Common IRS Letters and Notices
Here are some common IRS notices or letters tax filers may see during the year:
|IRS Notice Code||Notice Description and Purpose|
|CP07||Tax Filers receive a CP07 Notice, after the IRS has received their tax return and is holding it and any refund payments until they completes a more thorough review This includes an examination of benefits or itemized deductions claimed.|
|CP12||Mistakes are corrected and the overpayment has been identified (including a potential refund due to you). The IRS letter will explain the correction and what is due back to you, or adjusted against an existing liability.|
|CP14||You will get this letter when the IRS finds you have an overdue balance with them. In other words, you have a tax debt to settle with the IRS due to unpaid taxes. This does not mean you made a mistake or reason to panic, it is just a settling of accounts.|
|CP49||Taxpayers whose refunds are used by the IRS to cover existing payment obligations should receive a CP49 notice in the mail.|
|CP501||Your balance is due. To solve, make the payment, call the IRS if you would like to argue the payment, or revise the payment agreement.|
|CP502||This is the second time you are being reminded to make a payment.
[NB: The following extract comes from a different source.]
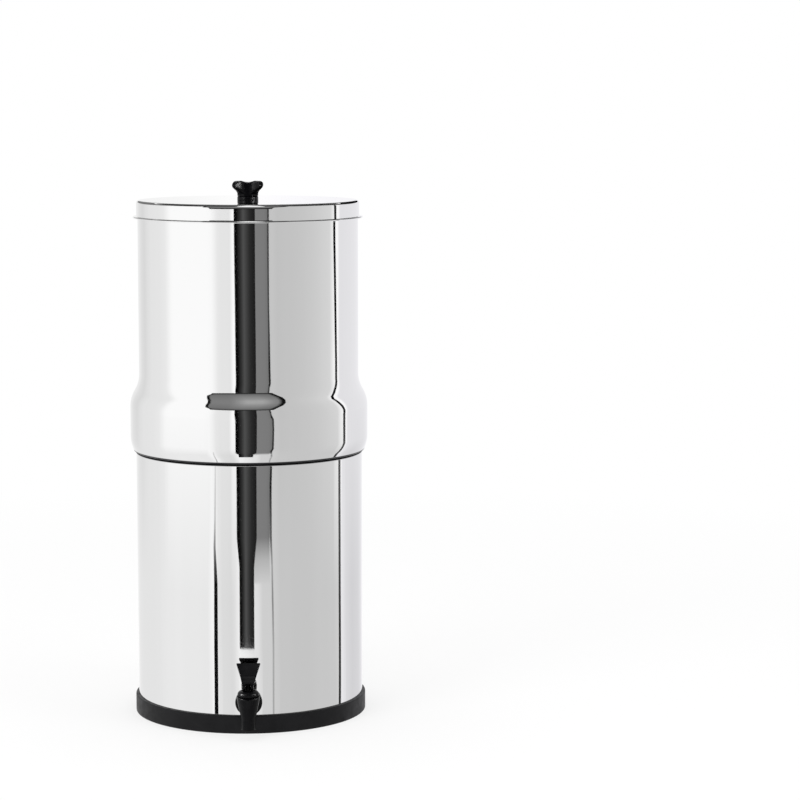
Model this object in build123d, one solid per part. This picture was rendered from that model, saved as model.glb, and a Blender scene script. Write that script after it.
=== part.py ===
from build123d import *
import os
from math import cos, radians, sin, sqrt

# Gravity water filter with a tap: two stainless chambers, one standing in the rim of the other.
# Millimetres. +Z is up, the origin is the centre of the base ring's underside, and the tap faces -Y.

os.makedirs("parts", exist_ok=True)

# ---- Driving sizes -------------------------------------------------------------------------------

# Sheet metal, and the room left between pieces.
sheet = 0.8
rim_bead = 1.4
seat_gap = 0.3
slip_gap = 0.5
nest_gap = 0.8
running_gap = 0.05
hole_gap = 0.4

# Small broken edges, and how far a cutting bar passes the face that it opens.
edge_break = 0.8
cut_over = 1.0

# Base ring.
ring_wall = 3.7
ring_height = 19.3
ring_foot = 5.0
ring_lip = 21.0
tread_count = 3
tread_depth = 1.2

# Lower chamber.
lower_radius = 121.0
lower_rim_z = 285.0
floor_corner = 6.0
floor_raise = 2.5
floor_raise_radius = 95.0

# Upper chamber: how far its wall stands in from the lower wall, and how far bulge and shelf reach past it.
upper_inset = 3.0
bulge_reach = 6.8
shelf_reach = 3.2
collar_depth = 20.0
bulge_low = 10.7
bulge_high = 56.2
flare_rise = 18.0
flare_bend = 35.0
upper_height = 268.0

# Lid and its knob.
lid_skirt = 17.2
lid_corner = 3.0
brim_reach = 3.8
knob_radius = 21.2
knob_waist = 11.3
knob_height = 20.0
knob_lobes = 4
knob_scallop = 16.5
knob_groove = 0.8
knob_screw_radius = 2.4
knob_screw_depth = 11.0
knob_screw_slot = 1.0
knob_washer_height = 1.0

# Filter elements.
element_pitch = 60.0
block_radius = 27.0
block_height = 201.0
block_core = 9.0
top_cap_height = 3.5
top_cap_wall = 1.0
base_cap_wall = 3.0
base_cap_height = 12.5
base_socket = 6.0
washer_radius = 14.5
washer_height = 8.0
stem_radius = 3.95
stem_bore = 2.0
stem_drop = 33.0
wing_span = 31.0
wing_height = 8.3
wing_hub = 5.6
wing_blade = 4.2

# Blocking plugs in the two spare holes.
plug_head_radius = 11.0
plug_head_height = 4.0
plug_washer_radius = 13.0
plug_washer_height = 3.0
plug_length = 26.0

# Tap body.
shank_radius = 7.9
shank_length = 17.3
inlet_bore = 5.0
flange_radius = 14.2
flange_height = 4.0
neck_radius = 9.0
barrel_reach = 28.0
barrel_radius = 11.8
barrel_rim = 12.7
barrel_saddle = 2.4
barrel_shoulder = 4.0
barrel_bend = 18.0
shoulder_bend = 6.0
spout_radius = 7.4
spout_drop = 23.0
spout_bore = 5.2
outer_washer = 2.0
inner_washer = 3.0
nut_flats = 26.0
nut_height = 7.0

# Valve, bonnet and lever.
seat_drop = 5.3
chamber_bore = 6.6
bonnet_thread = 8.8
bonnet_flange = 1.7
bonnet_dome = 3.8
bonnet_land = 6.8
bonnet_plug = 7.7
bonnet_roof = 7.2
bonnet_step = 0.6
grip_count = 12
grip_radius = 1.2
valve_stem_radius = 2.5
valve_stem_chamfer = 0.6
cup_height = 5.5
spring_radius = 4.6
spring_wire = 0.9
spring_turns = 5
pin_radius = 1.1
heel_height = 4.5
valve_lift = 3.5
lever_swing = 70.0
lever_lean = 37.0
lever_reach = 24.5
lever_neck = 11.5
lever_top = 24.8
lever_thick = 3.2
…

To fix, pay as much as you can so that you avoid any additional penalties or interest accrued.|
|CP504||This is your Final Notice from the IRS to make any payments due to the IRS. The IRS has sent earlier notices (see above) but has not received payment of your unpaid balance. This notice will tell you how much you owe, including additional penalties and interest, when it’s due, and how to pay before further collection action takes place. Don’t delay further.|
|CP2000||Your income or payment information on file is not in accordance with the return. To resolve, complete the response form and follow the indicated instructions.|
|CP71C||Your passport was rejected, this is also a reminder that you will incur a tax penalty and that you owe interest. To solve, pay the amount or speak to a tax debt professional.|
|CP523||Pay attention: This is a notice to end the installment agreement and the IRS will seize any assets due to failed payment. To resolve this code, make a payment before the termination date and find a tax debt professional to resolve the case.|
|LTR3172||This is a notice that the IRS has filed a federal tax lien. In order to solve this, you will need to complete form 4089 and return with payment.|
|LTR3219b||The IRS will assess a tax deficiency that has been accrued by you. And will require payment in the mail and the completion of the form 4089|
|Letter 6419||The IRS sent letter 6419, Advance Child Tax Credit Reconciliation from late December 2021 through January 2022 which included the total amount of 2021 advance Child Tax Credit (CTC) payments, # of qualifying children and repayment protection details. These details are required for your 2021 return. Incorrectly claiming these amounts will delay refund payments.|
Remember, there is no reason to immediately panic when you get an IRS notice. Notices from the IRS are perfectly normal and offer a chance to see what change/updates the IRS is or has made.
Read the notice carefully and if you feel it was incorrectly made, you will either have a chance to provide additional documentation to validate or appeal IRS decisions.